Traceback (most recent call last):
  File "<stdin>", line 1, in <module>
  File "/home/nobu/miniconda3/envs/rapids-23.04/lib/python3.10/site-packages/cudf/__init__.py", line 21, in <module>
    from cudf.core.algorithms import factorize
  File "/home/nobu/miniconda3/envs/rapids-23.04/lib/python3.10/site-packages/cudf/core/algorithms.py", line 9, in <module>
    from cudf.core.indexed_frame import IndexedFrame
  File "/home/nobu/miniconda3/envs/rapids-23.04/lib/python3.10/site-packages/cudf/core/indexed_frame.py", line 57, in <module>
    from cudf.core.groupby.groupby import GroupBy
  File "/home/nobu/miniconda3/envs/rapids-23.04/lib/python3.10/site-packages/cudf/core/groupby/__init__.py", line 3, in <module>
    from cudf.core.groupby.groupby import GroupBy, Grouper
  File "/home/nobu/miniconda3/envs/rapids-23.04/lib/python3.10/site-packages/cudf/core/groupby/groupby.py", line 28, in <module>
    from cudf.core.udf.groupby_utils import jit_groupby_apply
  File "/home/nobu/miniconda3/envs/rapids-23.04/lib/python3.10/site-packages/cudf/core/udf/groupby_utils.py", line 11, in <module>
    import cudf.core.udf.utils
  File "/home/nobu/miniconda3/envs/rapids-23.04/lib/python3.10/site-packages/cudf/core/udf/utils.py", line 121, in <module>
    _PTX_FILE = _get_ptx_file(os.path.dirname(__file__), "shim_")
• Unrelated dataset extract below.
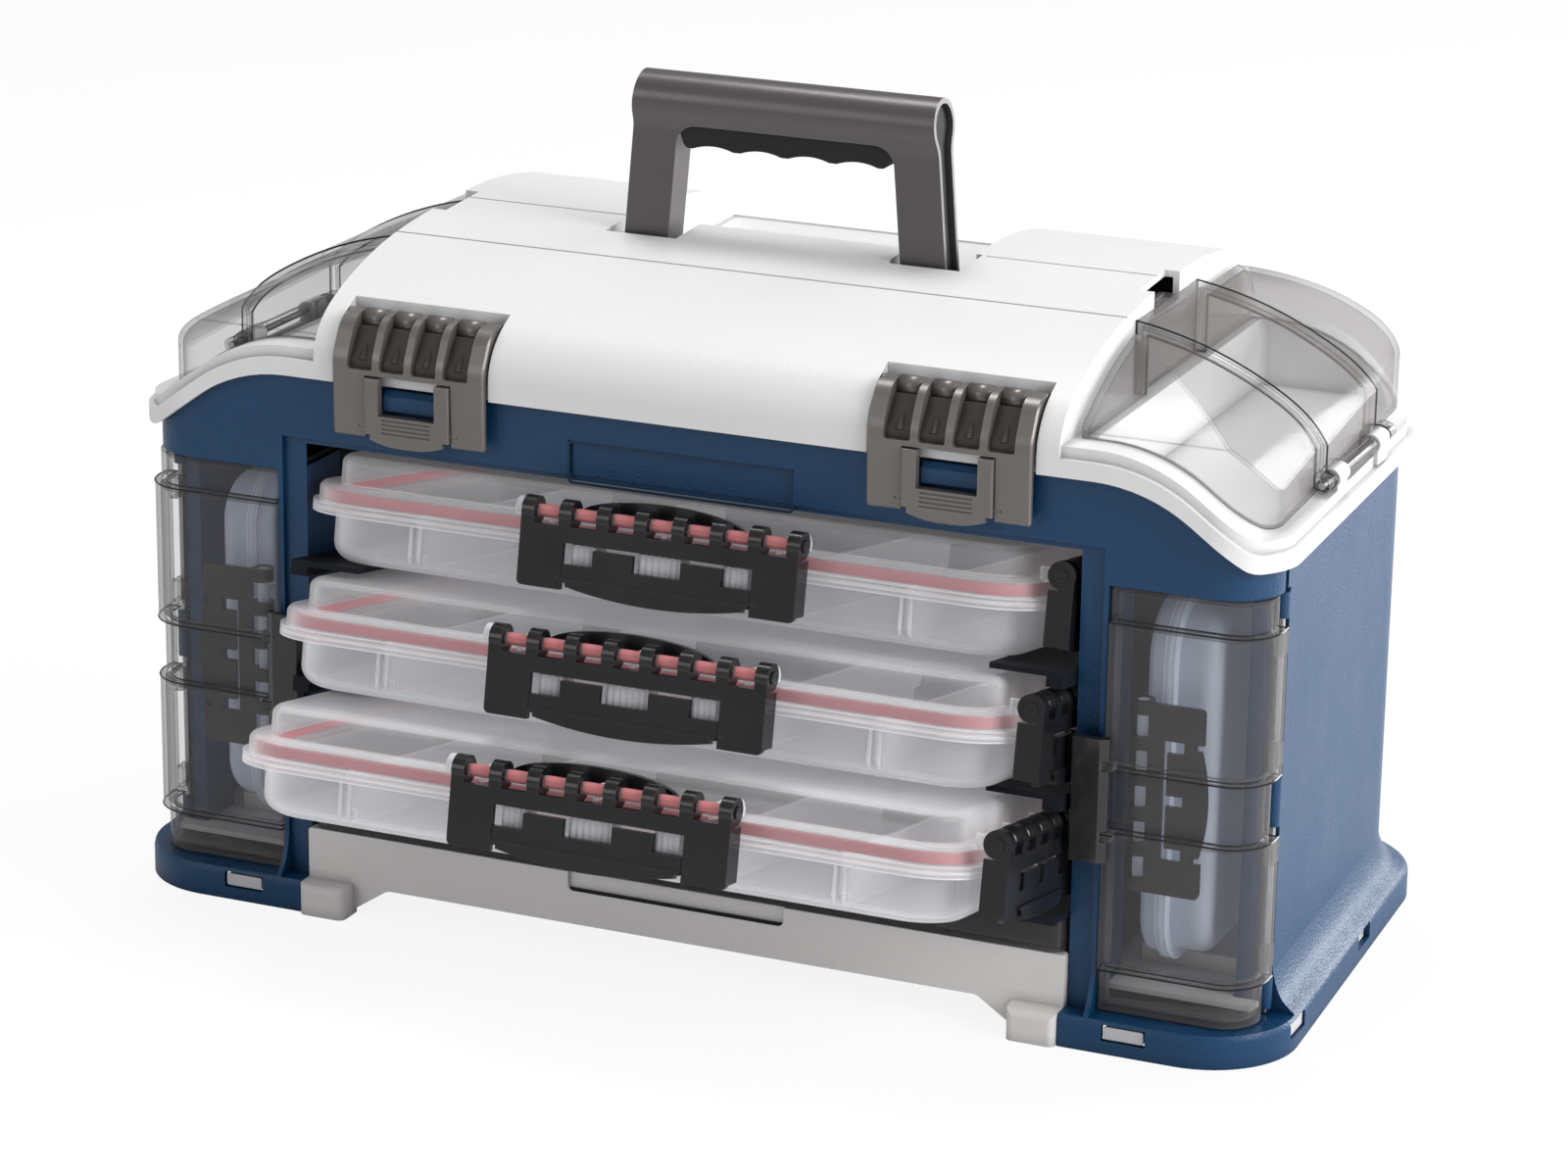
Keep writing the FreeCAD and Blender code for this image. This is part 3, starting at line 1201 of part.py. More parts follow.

  File "/home/nobu/miniconda3/envs/rapids-23.04/lib/python3.10/site-packages/cudf/core/udf/utils.py", line 87, in _get_ptx_file
    dev = cuda.get_current_device()
  File "/home/nobu/miniconda3/envs/rapids-23.04/lib/python3.10/site-packages/numba/cuda/api.py", line 435, in get_current_device
    return current_context().device
  File "/home/nobu/miniconda3/envs/rapids-23.04/lib/python3.10/site-packages/numba/cuda/cudadrv/devices.py", line 220, in get_context
    return _runtime.get_or_create_context(devnum)
  File "/home/nobu/miniconda3/envs/rapids-23.04/lib/python3.10/site-packages/numba/cuda/cudadrv/devices.py", line 138, in get_or_create_context
    return self._get_or_create_context_uncached(devnum)
  File "/home/nobu/miniconda3/envs/rapids-23.04/lib/python3.10/site-packages/numba/cuda/cudadrv/devices.py", line 153, in _get_or_create_context_uncached
    with driver.get_active_context() as ac:
  File "/home/nobu/miniconda3/envs/rapids-23.04/lib/python3.10/site-packages/numba/cuda/cudadrv/driver.py", line 488, in __enter__
    driver.cuCtxGetCurrent(byref(hctx))
  File "/home/nobu/miniconda3/envs/rapids-23.04/lib/python3.10/site-packages/numba/cuda/cudadrv/driver.py", line 285, in __getattr__
    self.ensure_initialized()
  File "/home/nobu/miniconda3/envs/rapids-23.04/lib/python3.10/site-packages/numba/cuda/cudadrv/driver.py", line 251, in ensure_initialized
    raise CudaSupportError(f"Error at driver init: {description}")
numba.cuda.cudadrv.error.CudaSupportError: Error at driver init: Call to cuInit results in CUDA_ERROR_NO_DEVICE (100)
>>>
KeyboardInterrupt
>>>

I'll post this in the right place. Thanks.